Two movies in, and it's hard to know what to take away from Chabrol.  People are shit?  He's not entirely that pessimistic, no, but his worldview seems depressingly closed; he delivers his world-weariness with a cold insight that could be mistaken for wisdom, but there's no sense of possibility outside of the frames, and only the slightest hints of mystery.  Chabrol comes off as something of a connoisseur of human duplicity and frailty.  His familiarity with a range of human behavior is striking, but he appears not to know what to do with it.  In this film, there are moments of tenderness that only add to the bitterness of the conclusion - and Chabrol is a filmmaker of strict, even severe conclusions - that amorality walks among us, that fate is utterly indifferent, and that a good life is merely lucky and indulgent.

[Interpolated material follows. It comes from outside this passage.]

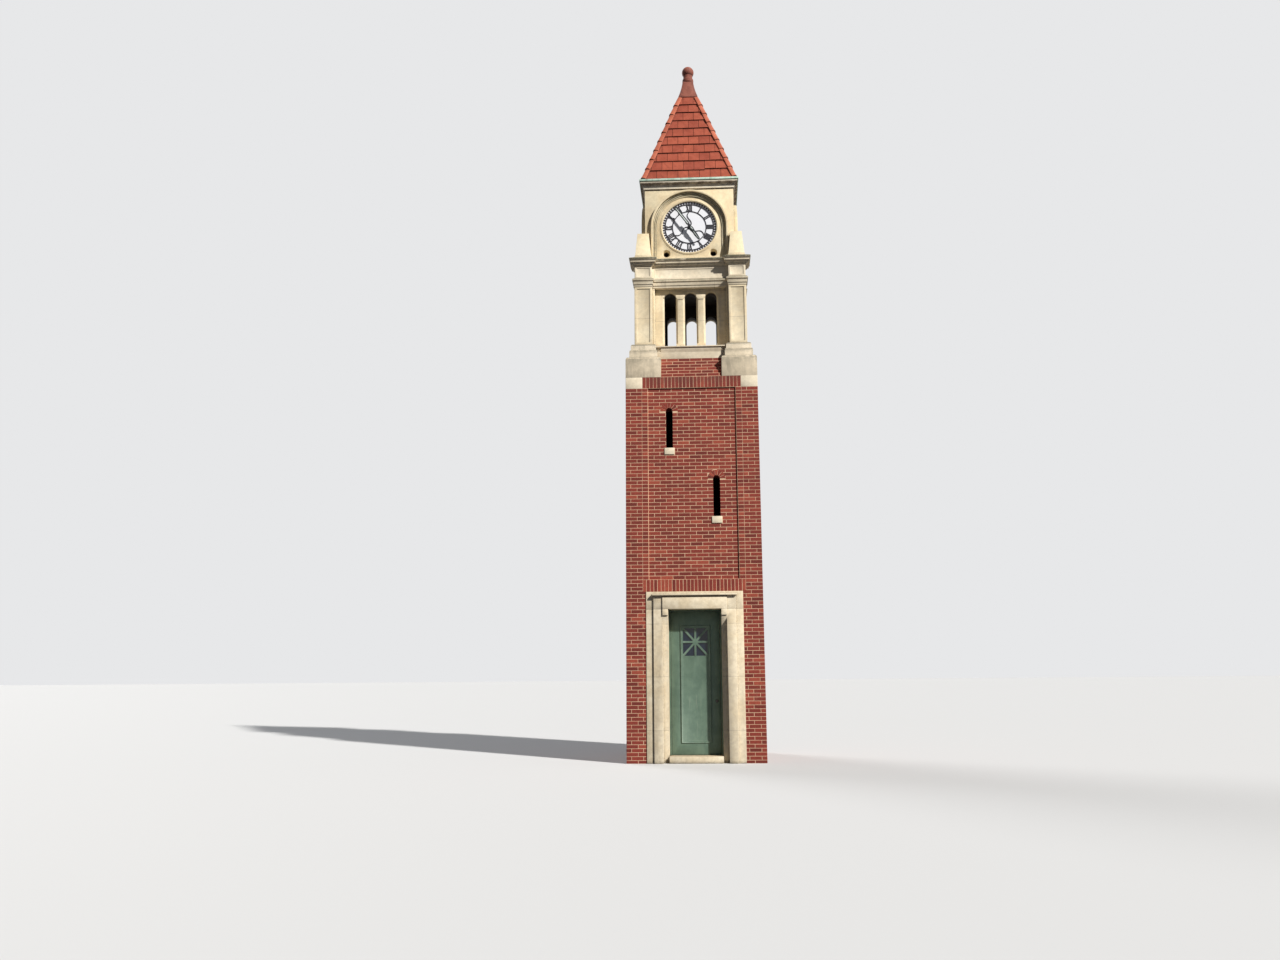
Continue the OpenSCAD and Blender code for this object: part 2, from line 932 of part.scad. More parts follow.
module dial_frame() {
    translate([0, -glass_front - dial_bar_gap, dial_z]) rotate([90, 0, 0]) {
        linear_extrude(dial_bar_t) {
            dial_ring_flat(dial_r - 2, dial_r - 18);
            dial_ring_flat(minute_ring_in + 8, minute_ring_in);
            dial_ring_flat(chapter_ring_r, chapter_ring_r - 8);
            for (hour = [0:11])
                rotate(30*hour) translate([-4, chapter_ring_r - 4])
                    square([8, dial_r - 6 - chapter_ring_r]);
            for (turn = [0, 120, 240]) rotate(turn) curved_bar();
            circle(boss_r);
        }
        cylinder(r = arbor_r, h = arbor_end - glass_front - dial_bar_gap);
        translate([0, 0, arbor_end - glass_front - dial_bar_gap - 4]) cylinder(r = arbor_r + 7, h = 5);
    }
}

module dial_frames() {
    color(metal_colour) each_side() dial_frame();
}

// A hand, drawn upwards and seen from outside
module hand_shape(length, width, tail) {
    polygon([[-width*0.32, 0], [-width/2, length*0.2], [-width*0.34, length*0.62], [0, length],
        [width*0.34, length*0.62], [width/2, length*0.2], [width*0.32, 0]]);
    polygon([[-width*0.3, 0], [-width*0.55, -tail*0.8], [-width*0.3, -tail],
        [width*0.3, -tail], [width*0.55, -tail*0.8], [width*0.3, 0]]);
}

module hand(length, width, tail, front, hub_r, hub_t, turn) {
    color(metal_colour)
        translate([0, -front, dial_z]) rotate([90, 0, 0]) rotate([0, 0, -turn]) difference() {
            union() {
                translate([0, 0, -hand_t]) linear_extrude(hand_t) hand_shape(length, width, tail);
                translate([0, 0, -hub_t + 2]) cylinder(r = hub_r, h = hub_t);
            }
            translate([0, 0, -hub_t]) cylinder(r = arbor_r + arbor_run, h = hub_t + 8);
        }
}

module minute_hand() {
    hand(minute_len, 44, 150, minute_front, 26, 12, rest_angle_minute);
}

module hour_hand() {
    hand(hour_len, 60, 110, hour_front, 32, 18, rest_angle_hour);
}

module front_minute_hand() {
    minute_hand();
}

module front_hour_hand() {
    hour_hand();
}

module right_minute_hand() {
    rotate([0, 0, 90]) minute_hand();
}

module right_hour_hand() {
    rotate([0, 0, 90]) hour_hand();
}

module back_minute_hand() {
    rotate([0, 0, 180]) minute_hand();
}

module back_hour_hand() {
    rotate([0, 0, 180]) hour_hand();
}

module left_minute_hand() {
    rotate([0, 0, -90]) minute_hand();
}

module left_hour_hand() {
    rotate([0, 0, -90]) hour_hand();
}

// Eaves cornice and the copper sheet on it
module eaves_cornice() {
    color(stone_colour) difference() {
        mitred(flashing_half) {
            member(eaves_fillet_half, eaves_z, eaves_z + eaves_fillet_h);
            cavetto(eaves_fillet_half, eaves_z + eaves_fillet_h, eaves_cavetto);
            member(eaves_fillet_half + eaves_cavetto, eaves_z + eaves_fillet_h + eaves_cavetto, eaves_top);
        }
        square_block(stage_inner, eaves_z - eps, eaves_top + eps);
    }
}

module roof_flashing() {
    lip_z = eaves_top + flashing_lip;
    top_half = roof_half + tile_butt + 8;
    color(copper_colour) difference() {
        crossed(flashing_half)
            polygon([[-flashing_half, eaves_top], [flashing_half, eaves_top], [flashing_half, lip_z],
                [top_half, roof_z], [-top_half, roof_z], [-flashing_half, lip_z]]);
        square_block(roof_half - roof_t, eaves_top - eps, roof_z + eps);
    }
}

// Roof: four steep slopes that meet at the hips, with tile courses as shallow steps
// outside and a plain face inside
function roof_half_at(z) = roof_half - (z - roof_z)*roof_slope;

module roof_side() {
    pitch = (roof_top - roof_z)/tile_courses;
    reach = roof_half + tile_butt;
    steps = [for (i = [0:tile_courses - 1], edge = [0, 1])
        [-roof_half_at(roof_z + pitch*(i + edge)) - (1 - edge)*tile_butt, roof_z + pitch*(i + edge)]];
    color(tile_colour) intersection() {
        rotate([90, 0, 90]) linear_extrude(2*reach, center = true)
            polygon(concat(steps, [[roof_t - roof_top_half, roof_top], [roof_t - roof_half, roof_z]]));
        translate([0, 0, roof_z]) linear_extrude(roof_top - roof_z)
            polygon([[0, 0], [-reach, -reach], [reach, -reach]]);
    }
}

module roof_front() {
    roof_side();
}

module roof_right() {
    rotate([0, 0, 90]) roof_side();
}

module roof_back() {
    rotate([0, 0, 180]) roof_side();
}

module roof_left() {
    rotate([0, 0, -90]) roof_side();
}

// Angled tiles that cover the four hips, each lapping over the one below. They lie on a
// bed that rests on the lower edges of the tile courses.
module hip_outline(length, t) {
    a = hip_angle/2;
    arm = [-length*cos(a), length*sin(a)];
    out = t*[sin(a), cos(a)];
    polygon([[0, 0], arm, arm + out, [t/sin(a), 0],
        [arm[0] + out[0], -arm[1] - out[1]], [arm[0], -arm[1]]]);
}

module hip_tiles() {
    hip_len = (hip_end_z - roof_z)/cos(hip_lean);
    pitch = (hip_len - hip_start)/hip_tiles_per_hip;
    bed_lift = (tile_butt*cos(atan(roof_slope)) + hip_bed_gap)/sin(hip_angle/2);
    color(tile_colour)
        for (k = [0:3])
            rotate([0, 0, 45 + 90*k]) translate([roof_half*sqrt(2), 0, roof_z]) rotate([0, -hip_lean, 0]) {
                translate([bed_lift, 0, hip_start])
                    linear_extrude(hip_len - hip_start - hip_gap) hip_outline(hip_bed_arm, hip_bed_t);
                for (i = [0:hip_tiles_per_hip - 1])
                    translate([hip_lift, 0, hip_start + pitch*i]) rotate([0, -hip_tilt, 0])
                        linear_extrude(pitch - hip_gap) hip_outline(hip_arm, hip_t);
            }
}

// Flared cap and ball at the top of the roof
module finial_cap() {
    spread = cap_half - cap_top_half;
    rise = cap_top - cap_low - cap_skirt;
    run = sqrt(spread*spread + rise*rise);
    flare_r = (run*run/4 + cap_hollow*cap_hollow)/(2*cap_hollow);
    reach = (flare_r - cap_hollow)/run;
    color(tile_colour) mitred(cap_half + eps) {
        member(cap_half, cap_low, cap_low + cap_skirt);
        difference() {
            member(cap_half, cap_low + cap_skirt, cap_top);
            translate([cap_top_half + spread/2 + reach*rise, cap_top - rise/2 + reach*spread])
                circle(flare_r, $fn = 360);
        }
    }
}

// Ball on a short neck, with a round collar where the neck stands on the cap
module finial_ball() {
    color(tile_colour) rotate_extrude() {
        translate([0, cap_top]) square([collar_r - collar_round, collar_h]);
        translate([0, cap_top + collar_round]) square([collar_r, collar_h - 2*collar_round]);
        for (rise = [collar_round, collar_h - collar_round])
            translate([collar_r - collar_round, cap_top + rise]) circle(collar_round);
        translate([0, cap_top + eps]) square([neck_r, ball_z - cap_top - eps]);
        intersection() {
            translate([0, ball_z]) circle(ball_r, $fn = 96);
            translate([0, ball_z - ball_r]) square([ball_r, 2*ball_r]);
        }
    }
}

floor_slab();
door_sill();
front_wall_left();
front_wall_right();
front_wall_upper();
back_wall();
left_wall();
right_wall();
door_jamb_left();
door_jamb_right();
door_lintel();
door_frame();
door_hinges();
door_leaf();
door_glass();
door_knob();
slit_sills();
corner_stones();
stepped_courses();
pier_plinths();
belfry_band();
belfry_floor();
belfry_piers();
front_arcade();
right_arcade();
back_arcade();
left_arcade();
architrave();
frieze();
main_cornice();
clock_floor();
corner_dies();
clock_wall_front();
clock_wall_right();
clock_wall_back();
clock_wall_left();
dial_hoods();
dial_glass();
dial_frames();
front_minute_hand();
front_hour_hand();
right_minute_hand();
right_hour_hand();
back_minute_hand();
back_hour_hand();
left_minute_hand();
left_hour_hand();
eaves_cornice();
roof_flashing();
roof_front();
roof_right();
roof_back();
roof_left();
hip_tiles();
finial_cap();
finial_ball();
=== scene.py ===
# The finish of a square brick clock tower: bricks and mortar, dressed stone, clay roof
# tiles, skeleton dials and a painted door. Metres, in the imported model's own frame.
import bmesh
import bpy
import json
import math
import random
from mathutils import Matrix, Vector

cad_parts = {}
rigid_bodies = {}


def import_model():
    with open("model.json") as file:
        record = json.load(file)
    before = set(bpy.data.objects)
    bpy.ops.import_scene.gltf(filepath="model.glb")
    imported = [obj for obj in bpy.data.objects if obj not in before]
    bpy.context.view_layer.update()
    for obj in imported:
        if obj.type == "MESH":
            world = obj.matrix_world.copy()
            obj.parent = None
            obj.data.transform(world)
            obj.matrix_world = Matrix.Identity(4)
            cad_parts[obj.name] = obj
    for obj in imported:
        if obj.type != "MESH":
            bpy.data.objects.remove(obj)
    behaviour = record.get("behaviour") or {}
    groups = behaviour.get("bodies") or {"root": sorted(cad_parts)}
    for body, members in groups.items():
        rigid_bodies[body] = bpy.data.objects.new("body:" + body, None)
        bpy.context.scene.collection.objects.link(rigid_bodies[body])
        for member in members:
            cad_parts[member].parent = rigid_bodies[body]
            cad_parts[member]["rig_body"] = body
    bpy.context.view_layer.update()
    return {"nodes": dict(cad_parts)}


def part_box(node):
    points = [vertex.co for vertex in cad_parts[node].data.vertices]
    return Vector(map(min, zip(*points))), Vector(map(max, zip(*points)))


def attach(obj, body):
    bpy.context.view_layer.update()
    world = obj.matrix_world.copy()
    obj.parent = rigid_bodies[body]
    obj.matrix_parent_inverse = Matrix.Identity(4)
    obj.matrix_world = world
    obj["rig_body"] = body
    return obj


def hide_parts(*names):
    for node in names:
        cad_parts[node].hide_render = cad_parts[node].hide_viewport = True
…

Being formidably French, he manages almost to convince us that such an outlook, bereft of ideals and utterly insensible to any hint of redemption, might be correct, or at least bearable.  He's a smoothie - he manages to make cynicism go down easy.  But what's beneath all of it?  It seems to me that this begs a serious question of La Politique des Auteurs, of which Chabrol was a lifelong exponent and example.  Does the personality of the author, no matter how limited, so long as it is present, constitute enough to obtain quality?  His formal control is unmistakable, just like his cynicism, however gleeful it occasionally seems.  But why should that be enough?  A doctrinaire reading would have us quiver with exaltation from a mind so powerfully channeled.  But why should we care so much for his company?  His imagination seems fatally limited to wry distillations of bad behavior: the shallowness and self-absorption of his bourgeois victims, and the shame, resentment, and murderous amorality of the perps.  All in all, it's a handsome film that marks the presence of a chilly, stubborn mind.